DATA SHOWN.
• • •
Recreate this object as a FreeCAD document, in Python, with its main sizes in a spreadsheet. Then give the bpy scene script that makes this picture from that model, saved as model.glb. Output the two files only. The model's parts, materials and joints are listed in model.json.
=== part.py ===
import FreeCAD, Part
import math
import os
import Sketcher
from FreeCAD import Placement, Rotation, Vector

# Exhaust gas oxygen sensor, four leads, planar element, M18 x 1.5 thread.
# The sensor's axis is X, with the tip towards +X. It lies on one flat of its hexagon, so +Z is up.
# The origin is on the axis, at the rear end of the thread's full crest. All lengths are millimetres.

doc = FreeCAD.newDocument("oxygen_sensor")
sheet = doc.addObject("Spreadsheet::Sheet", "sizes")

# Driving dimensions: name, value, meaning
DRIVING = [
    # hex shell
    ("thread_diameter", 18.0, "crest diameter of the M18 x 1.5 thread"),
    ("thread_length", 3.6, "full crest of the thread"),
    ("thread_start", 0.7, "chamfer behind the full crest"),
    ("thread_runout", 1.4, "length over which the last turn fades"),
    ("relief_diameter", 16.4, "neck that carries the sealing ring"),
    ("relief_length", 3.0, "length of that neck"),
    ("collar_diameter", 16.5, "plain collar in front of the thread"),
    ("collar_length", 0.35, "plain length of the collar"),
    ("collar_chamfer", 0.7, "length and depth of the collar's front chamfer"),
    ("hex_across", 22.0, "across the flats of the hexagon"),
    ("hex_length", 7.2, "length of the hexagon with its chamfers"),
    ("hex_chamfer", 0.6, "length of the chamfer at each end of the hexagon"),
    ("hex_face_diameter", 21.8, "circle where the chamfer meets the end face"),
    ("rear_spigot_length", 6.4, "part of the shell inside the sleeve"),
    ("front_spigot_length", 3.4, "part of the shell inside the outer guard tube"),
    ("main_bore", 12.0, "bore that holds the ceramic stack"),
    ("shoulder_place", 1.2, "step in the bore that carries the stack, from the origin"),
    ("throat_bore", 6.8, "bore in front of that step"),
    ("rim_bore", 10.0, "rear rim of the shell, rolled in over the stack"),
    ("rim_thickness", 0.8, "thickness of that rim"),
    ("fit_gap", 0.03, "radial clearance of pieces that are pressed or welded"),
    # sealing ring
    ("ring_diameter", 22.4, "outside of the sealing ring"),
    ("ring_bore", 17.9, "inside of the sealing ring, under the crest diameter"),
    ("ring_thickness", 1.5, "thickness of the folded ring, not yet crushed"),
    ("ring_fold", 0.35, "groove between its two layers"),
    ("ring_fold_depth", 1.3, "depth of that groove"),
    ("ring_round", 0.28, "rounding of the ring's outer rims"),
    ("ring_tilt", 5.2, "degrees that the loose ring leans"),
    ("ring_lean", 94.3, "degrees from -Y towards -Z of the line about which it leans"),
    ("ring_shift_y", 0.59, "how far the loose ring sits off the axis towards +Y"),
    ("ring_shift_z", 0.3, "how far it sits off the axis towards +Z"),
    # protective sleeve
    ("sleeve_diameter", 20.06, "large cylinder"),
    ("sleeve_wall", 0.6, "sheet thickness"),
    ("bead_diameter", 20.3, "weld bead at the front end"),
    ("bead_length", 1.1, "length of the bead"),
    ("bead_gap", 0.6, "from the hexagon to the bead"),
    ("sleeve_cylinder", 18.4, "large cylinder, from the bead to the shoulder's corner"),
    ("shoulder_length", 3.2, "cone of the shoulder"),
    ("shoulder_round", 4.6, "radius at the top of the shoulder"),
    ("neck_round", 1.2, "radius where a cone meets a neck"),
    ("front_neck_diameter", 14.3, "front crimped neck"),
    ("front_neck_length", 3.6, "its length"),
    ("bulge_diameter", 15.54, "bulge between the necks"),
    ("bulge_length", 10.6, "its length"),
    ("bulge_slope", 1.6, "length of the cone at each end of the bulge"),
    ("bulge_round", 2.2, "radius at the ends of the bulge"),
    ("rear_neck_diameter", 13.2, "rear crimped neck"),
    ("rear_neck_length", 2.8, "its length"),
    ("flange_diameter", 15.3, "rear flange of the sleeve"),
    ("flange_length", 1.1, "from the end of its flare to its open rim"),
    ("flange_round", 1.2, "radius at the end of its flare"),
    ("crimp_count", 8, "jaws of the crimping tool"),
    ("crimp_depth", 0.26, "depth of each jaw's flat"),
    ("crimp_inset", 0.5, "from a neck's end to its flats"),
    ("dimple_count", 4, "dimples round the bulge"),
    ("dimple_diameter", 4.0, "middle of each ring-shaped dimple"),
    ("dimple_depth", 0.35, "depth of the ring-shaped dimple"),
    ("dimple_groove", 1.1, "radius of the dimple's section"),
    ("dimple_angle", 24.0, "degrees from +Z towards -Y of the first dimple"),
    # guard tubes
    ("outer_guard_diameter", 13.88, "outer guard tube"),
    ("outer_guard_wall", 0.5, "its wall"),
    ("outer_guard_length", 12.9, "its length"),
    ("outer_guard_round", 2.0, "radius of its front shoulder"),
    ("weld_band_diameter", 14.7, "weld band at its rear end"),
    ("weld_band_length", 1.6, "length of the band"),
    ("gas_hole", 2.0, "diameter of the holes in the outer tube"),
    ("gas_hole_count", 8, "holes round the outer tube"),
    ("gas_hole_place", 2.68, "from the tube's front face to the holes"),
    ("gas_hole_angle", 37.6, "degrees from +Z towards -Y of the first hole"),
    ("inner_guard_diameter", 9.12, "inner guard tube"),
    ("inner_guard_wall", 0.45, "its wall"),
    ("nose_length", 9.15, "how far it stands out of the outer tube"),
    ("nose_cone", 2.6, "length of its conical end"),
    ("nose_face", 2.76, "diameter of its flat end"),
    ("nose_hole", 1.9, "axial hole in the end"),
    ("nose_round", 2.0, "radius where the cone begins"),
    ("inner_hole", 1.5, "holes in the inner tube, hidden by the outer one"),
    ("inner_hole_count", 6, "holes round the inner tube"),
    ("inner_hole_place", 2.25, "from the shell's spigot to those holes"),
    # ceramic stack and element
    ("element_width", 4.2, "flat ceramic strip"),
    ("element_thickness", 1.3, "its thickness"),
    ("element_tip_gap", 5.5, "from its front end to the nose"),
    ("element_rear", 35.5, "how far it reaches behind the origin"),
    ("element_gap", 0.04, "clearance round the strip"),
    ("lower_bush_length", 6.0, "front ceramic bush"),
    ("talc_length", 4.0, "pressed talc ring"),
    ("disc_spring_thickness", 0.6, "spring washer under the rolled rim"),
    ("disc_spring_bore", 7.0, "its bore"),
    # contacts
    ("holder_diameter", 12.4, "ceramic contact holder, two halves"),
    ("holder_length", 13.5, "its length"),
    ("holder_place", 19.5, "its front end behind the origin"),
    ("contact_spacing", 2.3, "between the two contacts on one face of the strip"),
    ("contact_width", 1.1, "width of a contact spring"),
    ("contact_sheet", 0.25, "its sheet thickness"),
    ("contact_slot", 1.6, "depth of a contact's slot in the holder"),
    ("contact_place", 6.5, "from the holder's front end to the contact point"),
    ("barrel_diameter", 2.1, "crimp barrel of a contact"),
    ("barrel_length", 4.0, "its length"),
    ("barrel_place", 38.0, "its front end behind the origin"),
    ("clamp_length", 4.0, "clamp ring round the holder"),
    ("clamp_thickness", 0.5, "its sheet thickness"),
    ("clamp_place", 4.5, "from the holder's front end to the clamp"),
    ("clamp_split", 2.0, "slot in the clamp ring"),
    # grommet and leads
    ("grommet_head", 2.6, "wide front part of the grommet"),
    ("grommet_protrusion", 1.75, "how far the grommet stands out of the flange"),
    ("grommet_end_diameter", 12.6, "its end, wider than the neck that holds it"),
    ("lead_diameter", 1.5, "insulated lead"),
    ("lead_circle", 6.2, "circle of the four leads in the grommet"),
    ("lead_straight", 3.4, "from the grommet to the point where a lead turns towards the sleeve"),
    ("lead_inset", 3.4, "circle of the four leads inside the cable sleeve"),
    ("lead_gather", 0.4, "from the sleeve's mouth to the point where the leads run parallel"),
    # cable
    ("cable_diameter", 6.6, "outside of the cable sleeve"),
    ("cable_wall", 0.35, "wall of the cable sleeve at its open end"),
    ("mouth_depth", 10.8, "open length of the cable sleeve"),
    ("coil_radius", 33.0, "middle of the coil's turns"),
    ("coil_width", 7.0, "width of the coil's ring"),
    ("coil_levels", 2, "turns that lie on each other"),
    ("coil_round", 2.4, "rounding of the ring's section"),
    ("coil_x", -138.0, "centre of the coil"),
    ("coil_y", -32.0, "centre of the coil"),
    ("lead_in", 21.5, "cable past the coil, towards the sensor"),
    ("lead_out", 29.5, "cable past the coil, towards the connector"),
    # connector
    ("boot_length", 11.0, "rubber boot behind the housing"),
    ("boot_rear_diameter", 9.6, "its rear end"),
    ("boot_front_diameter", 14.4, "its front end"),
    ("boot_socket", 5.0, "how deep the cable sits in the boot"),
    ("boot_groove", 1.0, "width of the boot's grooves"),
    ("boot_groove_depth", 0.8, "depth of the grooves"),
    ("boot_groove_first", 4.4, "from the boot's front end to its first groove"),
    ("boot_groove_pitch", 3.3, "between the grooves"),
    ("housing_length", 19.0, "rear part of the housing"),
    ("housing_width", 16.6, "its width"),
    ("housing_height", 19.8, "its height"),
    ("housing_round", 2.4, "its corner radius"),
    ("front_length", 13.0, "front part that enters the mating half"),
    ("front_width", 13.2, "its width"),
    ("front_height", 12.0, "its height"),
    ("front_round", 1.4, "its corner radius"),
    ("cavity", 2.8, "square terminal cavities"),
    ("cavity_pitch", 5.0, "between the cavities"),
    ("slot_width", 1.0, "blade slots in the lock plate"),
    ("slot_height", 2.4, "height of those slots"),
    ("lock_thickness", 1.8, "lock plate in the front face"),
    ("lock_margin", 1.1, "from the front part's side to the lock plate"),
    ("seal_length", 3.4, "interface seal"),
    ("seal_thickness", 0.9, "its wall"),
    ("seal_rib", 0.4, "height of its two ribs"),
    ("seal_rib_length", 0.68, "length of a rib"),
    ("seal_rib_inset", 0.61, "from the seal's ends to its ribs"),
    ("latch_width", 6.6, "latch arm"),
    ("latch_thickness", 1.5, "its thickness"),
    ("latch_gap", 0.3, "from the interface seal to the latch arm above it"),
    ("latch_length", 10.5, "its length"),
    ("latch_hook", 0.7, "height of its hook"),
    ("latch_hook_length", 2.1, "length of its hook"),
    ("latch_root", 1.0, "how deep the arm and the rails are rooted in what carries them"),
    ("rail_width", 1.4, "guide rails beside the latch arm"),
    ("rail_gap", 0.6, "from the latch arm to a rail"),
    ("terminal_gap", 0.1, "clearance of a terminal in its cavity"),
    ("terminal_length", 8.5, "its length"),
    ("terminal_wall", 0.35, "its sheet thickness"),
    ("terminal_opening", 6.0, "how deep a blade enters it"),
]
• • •
WHAT NEEDS TO BE DONE. What you return should be the lines from the start of the data through the line with "from FreeCAD import", quoted exactly and nothing more.

EXERCISE RESPONSE.
Recreate this object as a FreeCAD document, in Python, with its main sizes in a spreadsheet. Then give the bpy scene script that makes this picture from that model, saved as model.glb. Output the two files only. The model's parts, materials and joints are listed in model.json.
=== part.py ===
import FreeCAD, Part
import math
import os
import Sketcher
from FreeCAD import Placement, Rotation, Vector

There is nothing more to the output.